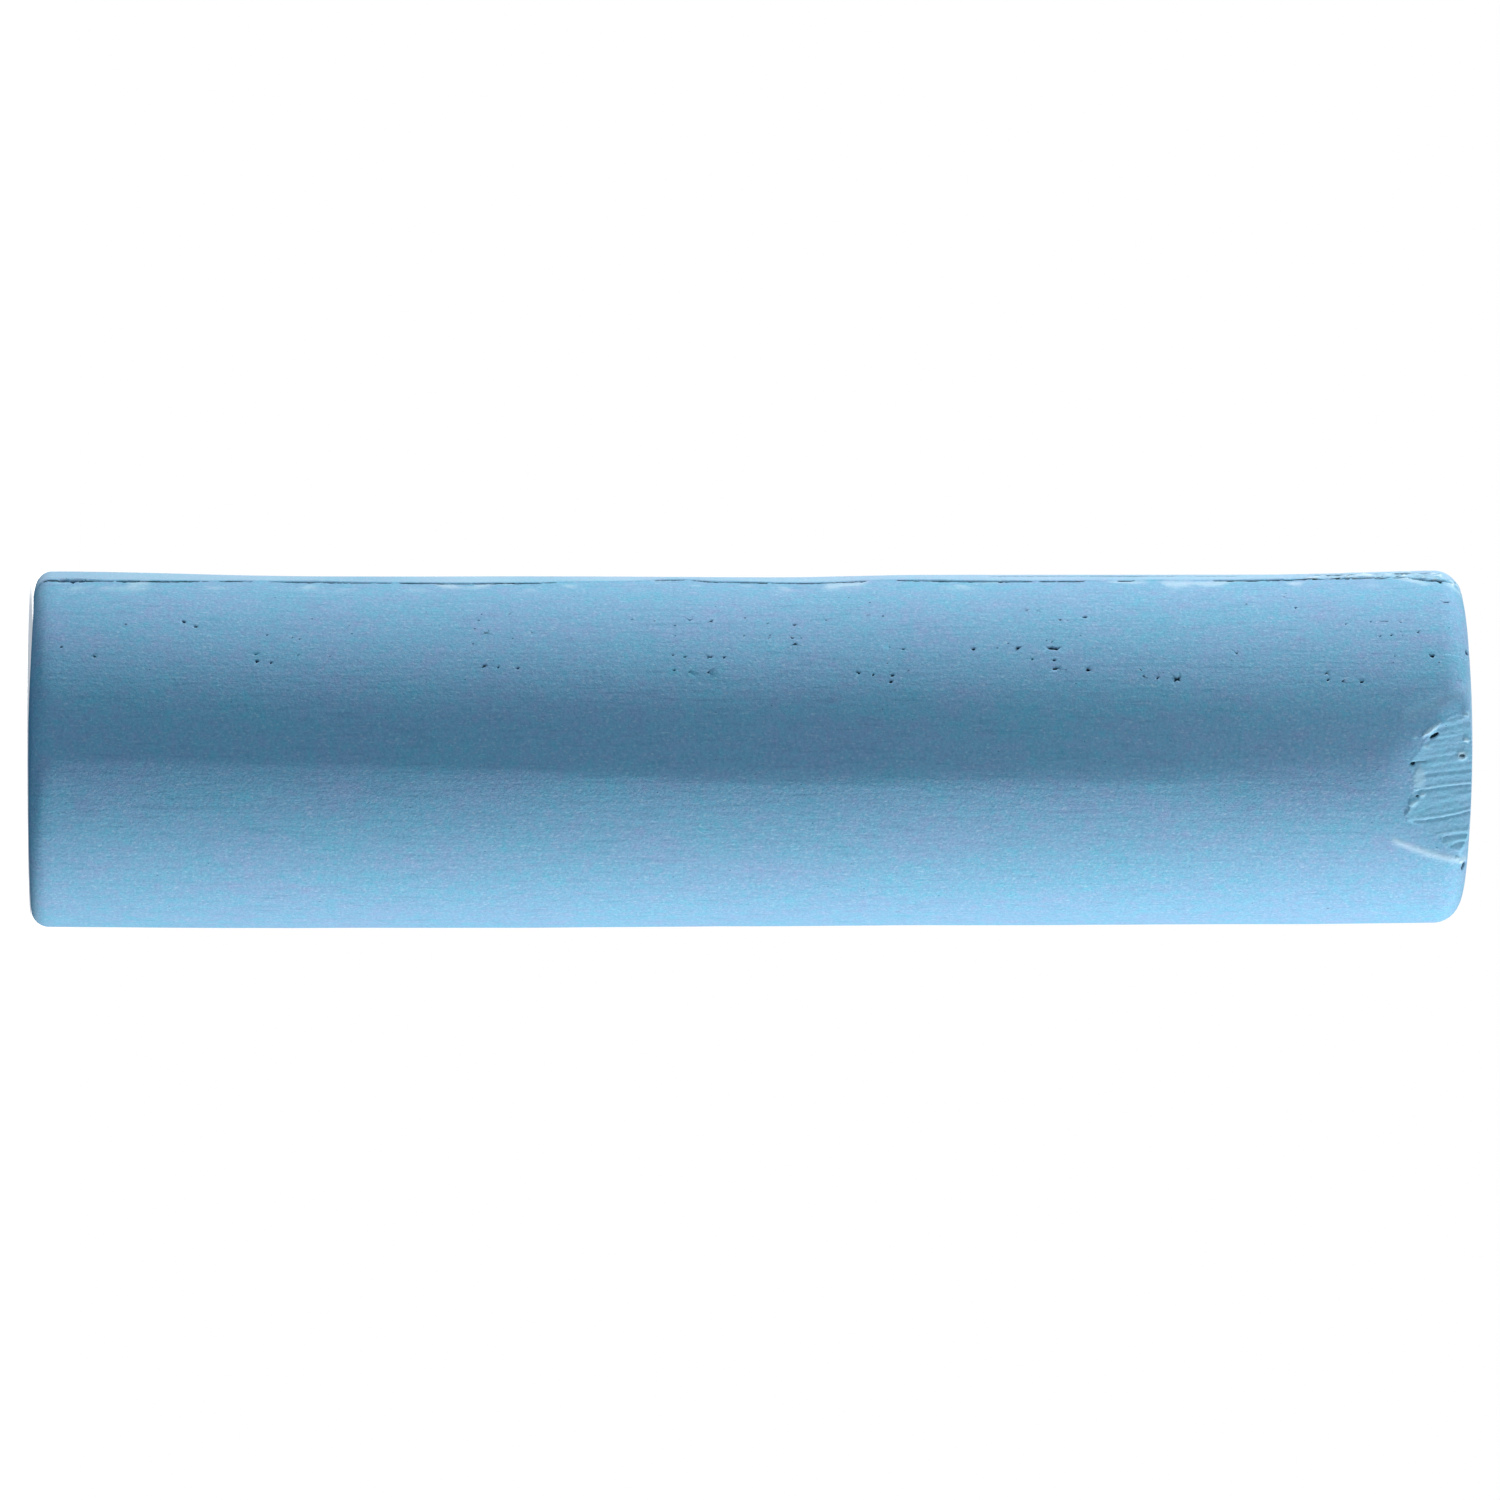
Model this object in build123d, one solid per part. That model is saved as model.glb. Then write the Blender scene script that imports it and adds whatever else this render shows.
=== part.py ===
"""Soft pastel stick: one round bar of pressed pigment, chalk and binder.

The bar stands on its flat foot, with +Z along its axis towards the crowned head.
Its origin is the centre of the foot. The seam that runs up one side, the facet worn
on the head's rim and the nick beside it are all cut from the one solid.
"""

import os
from math import atan2, degrees

from build123d import *

# Driving dimensions, in millimetres. Bearings are degrees round the bar from the front,
# which is the -Y side, and are positive towards +X.
STICK_LENGTH = 61.0
BARREL_DIAMETER = 14.9
FOOT_EDGE_RADIUS = 0.65
HEAD_EDGE_RADIUS = 1.1

# The head is part of a large ball. Its highest point lies forward of the axis, so the head
# slopes gently down to the rear, as on a stick that was cut a little askew.
HEAD_CROWN = 0.5
HEAD_APEX_FORWARD = 3.5

# The seam is a hairline crack of V section, open in stretches between two short breaks.
SEAM_BEARING = -75.5
SEAM_WIDTH = 0.22
SEAM_DEPTH = 0.18
SEAM_FOOT_GAP = 1.1
SEAM_HEAD_GAP = 1.7
SEAM_BREAK_HEIGHTS = (25.8, 35.4)
SEAM_BREAK_LENGTH = 1.3

# The facet is a flat that drawing has worn on the head's rim.
FACET_BEARING = 12.0
FACET_LENGTH = 3.2
FACET_DEPTH = 1.1

# The nick is a small chip broken out of the rim, just past the facet's far corner.
NICK_BEARING = 46.0
NICK_WIDTH = 0.45
NICK_LENGTH = 0.5

# How far a cutter reaches past the surface that it cuts.
CUT_MARGIN = 1.0

barrel_radius = BARREL_DIAMETER / 2


def on_bearing(bearing):
    """A frame on the axis whose X direction points out of the bar's side at this bearing."""
    return Plane.XY.rotated((0, 0, bearing - 90))


def make_bar():
    """The plain bar: a flat foot, a straight barrel and a crowned head, both rims rounded."""
    crown_radius = (barrel_radius**2 + HEAD_CROWN**2) / (2 * HEAD_CROWN)
    crown_centre = Pos(0, -HEAD_APEX_FORWARD, STICK_LENGTH - crown_radius)
    crown_ball = crown_centre * Rot(90, 0, 0) * Sphere(crown_radius)
    barrel = Cylinder(barrel_radius, STICK_LENGTH, align=(Align.CENTER, Align.CENTER, Align.MIN))
    bar = barrel & crown_ball
    bar = fillet(bar.faces().sort_by(Axis.Z)[0].edges(), FOOT_EDGE_RADIUS)
    return fillet(bar.faces().sort_by(Axis.Z)[-1].edges(), HEAD_EDGE_RADIUS)


def seam_stretches():
    """The lowest and highest height of each open stretch of the seam."""
    low = SEAM_FOOT_GAP
    stretches = []
    for break_height in SEAM_BREAK_HEIGHTS:
        stretches.append((low, break_height))
        low = break_height + SEAM_BREAK_LENGTH
    stretches.append((low, STICK_LENGTH - SEAM_HEAD_GAP))
    return stretches


def make_seam_cutter(low, high):
    """The wedge that opens one stretch of the seam from the barrel's surface."""
    half_width = SEAM_WIDTH / 2 * (1 + CUT_MARGIN / SEAM_DEPTH)
    profile = on_bearing(SEAM_BEARING) * Polygon(
        (barrel_radius - SEAM_DEPTH, 0),
        (barrel_radius + CUT_MARGIN, -half_width),
        (barrel_radius + CUT_MARGIN, half_width),
        align=None,
    )
    return extrude(Pos(0, 0, low) * profile, high - low)


def make_facet_cutter():
    """The block outside the facet's plane, which leans in from the barrel towards the head."""
    lean = degrees(atan2(FACET_DEPTH, FACET_LENGTH))
    reach = 2 * BARREL_DIAMETER
    block = Box(reach, reach, reach, align=(Align.MIN, Align.CENTER, Align.CENTER))
    start = Pos(barrel_radius, 0, STICK_LENGTH - FACET_LENGTH)
    return on_bearing(FACET_BEARING) * start * Rot(0, -lean, 0) * block


def make_nick_cutter():
    """A small bar that lies across the rounded rim, corner down."""
    corner = HEAD_EDGE_RADIUS * (1 - 0.5**0.5)
    seat = Pos(barrel_radius - corner, 0, STICK_LENGTH - HEAD_CROWN - corner)
    cutter = Box(NICK_LENGTH, NICK_WIDTH, NICK_WIDTH)
    return on_bearing(NICK_BEARING) * seat * Rot(0, 45, 0) * Rot(45, 0, 0) * cutter


stick = make_bar()
for stretch_low, stretch_high in seam_stretches():
    stick -= make_seam_cutter(stretch_low, stretch_high)
stick -= make_facet_cutter()
stick -= make_nick_cutter()

os.makedirs("parts", exist_ok=True)
export_step(stick, "parts/pastel_stick.step")
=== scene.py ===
"""The looks of a soft pastel stick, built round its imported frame.

The stick stands on its flat foot, with +Z along its axis towards the crowned head. The camera
looks along +Y and lies on its side, so that the stick runs across the picture with its head to
the right and its -X side uppermost.

Sizes are in millimetres and bearings in degrees round the stick from its front, which is the
-Y side, positive towards +X. Finished meshes are scaled to metres.
"""

import logging
import math
import random
from collections.abc import Callable, Iterable
from dataclasses import dataclass, field
from enum import Enum, IntEnum
from functools import cached_property

import bmesh
import bpy
from mathutils import Matrix, Vector, noise

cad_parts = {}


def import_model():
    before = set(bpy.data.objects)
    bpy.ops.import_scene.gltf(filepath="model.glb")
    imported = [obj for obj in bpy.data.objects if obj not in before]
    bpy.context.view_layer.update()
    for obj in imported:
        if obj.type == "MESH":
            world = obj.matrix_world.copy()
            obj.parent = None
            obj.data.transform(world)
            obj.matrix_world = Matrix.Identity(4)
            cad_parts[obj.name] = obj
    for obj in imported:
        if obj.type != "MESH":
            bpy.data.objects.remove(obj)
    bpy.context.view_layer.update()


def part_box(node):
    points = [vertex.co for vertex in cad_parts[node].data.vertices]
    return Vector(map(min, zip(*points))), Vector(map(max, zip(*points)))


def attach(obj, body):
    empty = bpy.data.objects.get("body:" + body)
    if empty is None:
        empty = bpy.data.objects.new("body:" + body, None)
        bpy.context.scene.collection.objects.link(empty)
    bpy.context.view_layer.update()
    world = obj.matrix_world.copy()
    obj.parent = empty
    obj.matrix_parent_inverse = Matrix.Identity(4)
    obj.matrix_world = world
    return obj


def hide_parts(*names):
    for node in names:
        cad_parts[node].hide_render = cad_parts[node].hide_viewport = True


LOG = logging.getLogger("pastel")

MILLIMETRE = 0.001
FULL_TURN = math.tau
STICK_NODE = "pastel_stick"
ROOT_BODY = "root"


class Layer(IntEnum):
    """The unlike layers of noise, one for each thing that wavers."""

    RIDGE_DRIFT = 1
    RIDGE_WAVER = 2
    SEAM_DRIFT = 3
    SEAM_WAVER = 4
    SEAM_WIDTH = 5
    SEAM_FRAY = 6
    SEAM_DUST = 7
    SEAM_LIP = 8
    FLAKES = 9
    FINE_FLAKES = 10
    HIGHLIGHT_SPECKS = 11
    PORE_EDGE = 12
    POROUS_PATCHES = 13
    TORN_EDGE = 20
    TORN_FRAY = 21
    LUMP_EDGE = 25
    TORN_GROUND = 26
    FINE_TORN_GROUND = 27


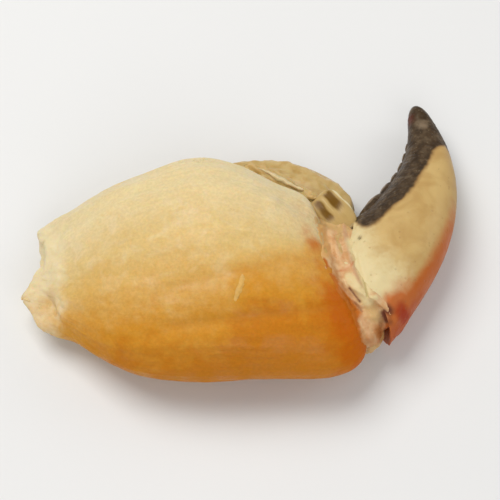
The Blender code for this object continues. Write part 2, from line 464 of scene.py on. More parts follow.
def group_tree(
    name: str, inputs: dict[str, str], outputs: dict[str, str]
) -> tuple[bpy.types.NodeTree, Wiring, dict[str, Socket], dict[str, Socket]]:
    """A new node group with its sockets.

    Args:
        name: the group's name.
        inputs: names of its inputs and their socket types.
        outputs: the same for its outputs.

    Returns:
        The group, its wiring, its inputs' sockets and its outputs' sockets.
    """
    tree = bpy.data.node_groups.new(name, "ShaderNodeTree")
    for label, kind in inputs.items():
        tree.interface.new_socket(label, in_out="INPUT", socket_type=kind)
    for label, kind in outputs.items():
        tree.interface.new_socket(label, in_out="OUTPUT", socket_type=kind)
    wiring = Wiring(tree)
    entry = {socket.name: socket for socket in wiring.add("NodeGroupInput", {}).outputs}
    leave = {socket.name: socket for socket in wiring.add("NodeGroupOutput", {}).inputs}
    return tree, wiring, entry, leave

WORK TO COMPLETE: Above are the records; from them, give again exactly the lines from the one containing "stick = make_bar()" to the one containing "obj.data.transform(world)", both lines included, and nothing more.

ANSWER TO THE TASK:
stick = make_bar()
for stretch_low, stretch_high in seam_stretches():
    stick -= make_seam_cutter(stretch_low, stretch_high)
stick -= make_facet_cutter()
stick -= make_nick_cutter()

os.makedirs("parts", exist_ok=True)
export_step(stick, "parts/pastel_stick.step")
=== scene.py ===
"""The looks of a soft pastel stick, built round its imported frame.

The stick stands on its flat foot, with +Z along its axis towards the crowned head. The camera
looks along +Y and lies on its side, so that the stick runs across the picture with its head to
the right and its -X side uppermost.

Sizes are in millimetres and bearings in degrees round the stick from its front, which is the
-Y side, positive towards +X. Finished meshes are scaled to metres.
"""

import logging
import math
import random
from collections.abc import Callable, Iterable
from dataclasses import dataclass, field
from enum import Enum, IntEnum
from functools import cached_property

import bmesh
import bpy
from mathutils import Matrix, Vector, noise

cad_parts = {}


def import_model():
    before = set(bpy.data.objects)
    bpy.ops.import_scene.gltf(filepath="model.glb")
    imported = [obj for obj in bpy.data.objects if obj not in before]
    bpy.context.view_layer.update()
    for obj in imported:
        if obj.type == "MESH":
            world = obj.matrix_world.copy()
            obj.parent = None
            obj.data.transform(world)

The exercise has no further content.